_Data extract_.
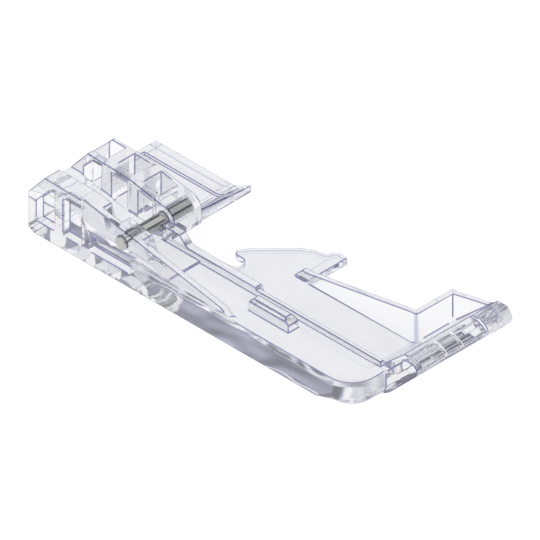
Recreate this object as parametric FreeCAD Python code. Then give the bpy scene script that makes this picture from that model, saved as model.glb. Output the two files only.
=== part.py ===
import FreeCAD, Part
import math
import os
from FreeCAD import Vector

# Frame: origin on the sole plane under the middle of the bare pin.
# X points across to the knife side, Y to the back, Z up. All sizes in millimetres.

# Pin and the clip gap it crosses
PIN_R = 1.0
PIN_Z = 6.6
PIN_CLEARANCE = 0.01
GAP = 5.1
PIN_PROUD = 0.2
PIN_IN_EAR = 4.4
BORE_SPARE = 0.1
PIN_CHAMFER = 0.15

# Overall outline
BACK_Y = 17.6
TOE_Y = -49.6
LEFT_WALL = 3.0
WIDTH_RIGHT = 18.95
BODY_TOP = 4.0

# Left wall and housing share one top line
WALL_TOP = 10.0
BACK_CHAMFER_Z = 6.3
BACK_CHAMFER_Y = 3.1
SOLE_CHAMFER_Y = 1.0
SOLE_CHAMFER_Z = 0.6
SHOULDER_Y = 6.8
SHOULDER_Z = 9.8
SLOPE = 0.183

# Ramp rib in front of the left wall
WALL_FRONT_Y = -3.0
WALL_FOOT_Y = -6.3
RAMP_FRONT_Y = -20.4
RAMP_WIDTH = 1.05
SET_BACK = 0.25
CREASE_Z = 4.2
CREASE_Y = 7.5

# Windows in the left face
POCKET_DEPTH = 1.35
WINDOW_LOW = 2.3
WINDOW_TOP = 8.35
WINDOWS_Y = ((12.6, 16.05), (7.55, 11.0))
WINDOW_CORNER = 2.8
SLOT_Y = (-1.8, 6.2)
SLOT_TOP = 3.9

# Relief behind the left pin bore
RELIEF_WIDTH = 1.6
RELIEF_TOP_Y = (0.95, 4.9)
RELIEF_LOW_Y = (2.0, 3.6)
RELIEF_Z = 6.3

# Channel floor between wall and housing
CHANNEL_BACK_Z = 6.3
CHANNEL_LOW_Y = 5.4
CHANNEL_LOW_Z = 4.3
CHANNEL_STEP_Y = -8.1

# Rail on the right edge of the body, stop bump
RAIL = 1.3
RAIL_TOP = 5.2
RAIL_STEP_Y = -18.6
RAIL_LOW_TOP = 4.85
RAIL_LOW_WIDTH = 0.7
RAIL_FRONT_Y = -42.3
GUSSET_Y = -5.7
GUSSET_R = 1.2
BUMP_X = (-1.9, 0.05)
BUMP_Y = (-28.0, -20.5)
BUMP_TOP = 6.0
BUMP_CHAMFER = 0.45

# Rounded nose of the body
NOSE_Y = -43.7
NOSE_R = 4.0
NOSE_LOW_R = 1.9
NOSE_FADE_Y = -37.0
EDGE_R = 0.3
RIM_WIDTH = 1.5
RIM_HEIGHT = 0.4

# Ribbed housing right of the gap
HOUSE_WIDTH = 5.2
HOUSE_FRONT_R = 2.0
HOUSE_FOOT_Z = 4.2
BAY_FLOOR = 4.4
BAY_LEFT = 1.15
BAY_WIDTH = 3.45
BAYS_Y = ((11.9, 14.9), (6.8, 10.1), (2.0, 5.1))
SIDE_WINDOWS_Y = ((11.9, 15.2), (7.0, 9.9), (2.2, 4.9))
TOP_BAND = 0.75

# Wing plate
WING_BACK_Y = 17.8
WING_RIGHT = 18.85
WING_FRONT_Y = -0.6
WING_TOP = 2.45
WING_BEND_Y = 6.5
WING_BEND_R = 5.0
WING_ANGLE = math.radians(29.0)
WING_TOP_R = 3.0
WING_LIP = 1.15
WING_LIP_AT_HOUSE = 2.0
WING_LIP_WIDTH = 0.9
WING_END_R = 0.8
WING_MARGIN = 3.1
WING_RECESS = 0.45
WING_RECESS_Y = 16.9

# Sole plate with needle notch, hook and knife opening
PLATE = 0.95
PLATE_AT_TOE = 1.2
STRIP_RIGHT = 6.5
NOTCH_X = (6.85, 9.15)
NOTCH_Y = -9.3
NOTCH_R = 1.1
HOOK = ((9.15, -6.9, 0.3), (9.95, -6.35, 0.4), (11.55, -7.3, 1.0), (16.25, -11.9, 1.5), (17.3, -13.5, 2.0),
        (17.8, -15.6, 0.6), (18.7, -15.9, 0.3), (18.95, -16.5, 0.2))
PLATE_FRONT_Y = -18.4
LIP_WIDTH = 1.8
LIP_TOP = 1.15
LIP_BACK = 0.15
FENCE_X = 11.15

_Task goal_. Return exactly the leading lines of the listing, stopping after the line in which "CHANNEL_STEP_Y = -8.1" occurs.

_Exercise solution_.
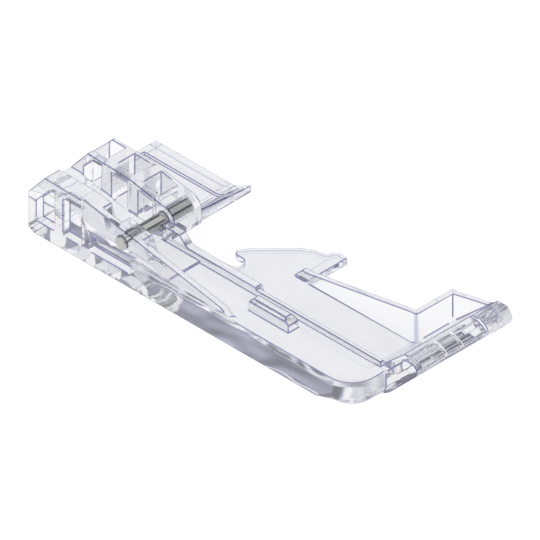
Recreate this object as parametric FreeCAD Python code. Then give the bpy scene script that makes this picture from that model, saved as model.glb. Output the two files only.
=== part.py ===
import FreeCAD, Part
import math
import os
from FreeCAD import Vector

# Frame: origin on the sole plane under the middle of the bare pin.
# X points across to the knife side, Y to the back, Z up. All sizes in millimetres.

# Pin and the clip gap it crosses
PIN_R = 1.0
PIN_Z = 6.6
PIN_CLEARANCE = 0.01
GAP = 5.1
PIN_PROUD = 0.2
PIN_IN_EAR = 4.4
BORE_SPARE = 0.1
PIN_CHAMFER = 0.15

# Overall outline
BACK_Y = 17.6
TOE_Y = -49.6
LEFT_WALL = 3.0
WIDTH_RIGHT = 18.95
BODY_TOP = 4.0

# Left wall and housing share one top line
WALL_TOP = 10.0
BACK_CHAMFER_Z = 6.3
BACK_CHAMFER_Y = 3.1
SOLE_CHAMFER_Y = 1.0
SOLE_CHAMFER_Z = 0.6
SHOULDER_Y = 6.8
SHOULDER_Z = 9.8
SLOPE = 0.183

# Ramp rib in front of the left wall
WALL_FRONT_Y = -3.0
WALL_FOOT_Y = -6.3
RAMP_FRONT_Y = -20.4
RAMP_WIDTH = 1.05
SET_BACK = 0.25
CREASE_Z = 4.2
CREASE_Y = 7.5

# Windows in the left face
POCKET_DEPTH = 1.35
WINDOW_LOW = 2.3
WINDOW_TOP = 8.35
WINDOWS_Y = ((12.6, 16.05), (7.55, 11.0))
WINDOW_CORNER = 2.8
SLOT_Y = (-1.8, 6.2)
SLOT_TOP = 3.9

# Relief behind the left pin bore
RELIEF_WIDTH = 1.6
RELIEF_TOP_Y = (0.95, 4.9)
RELIEF_LOW_Y = (2.0, 3.6)
RELIEF_Z = 6.3

# Channel floor between wall and housing
CHANNEL_BACK_Z = 6.3
CHANNEL_LOW_Y = 5.4
CHANNEL_LOW_Z = 4.3
CHANNEL_STEP_Y = -8.1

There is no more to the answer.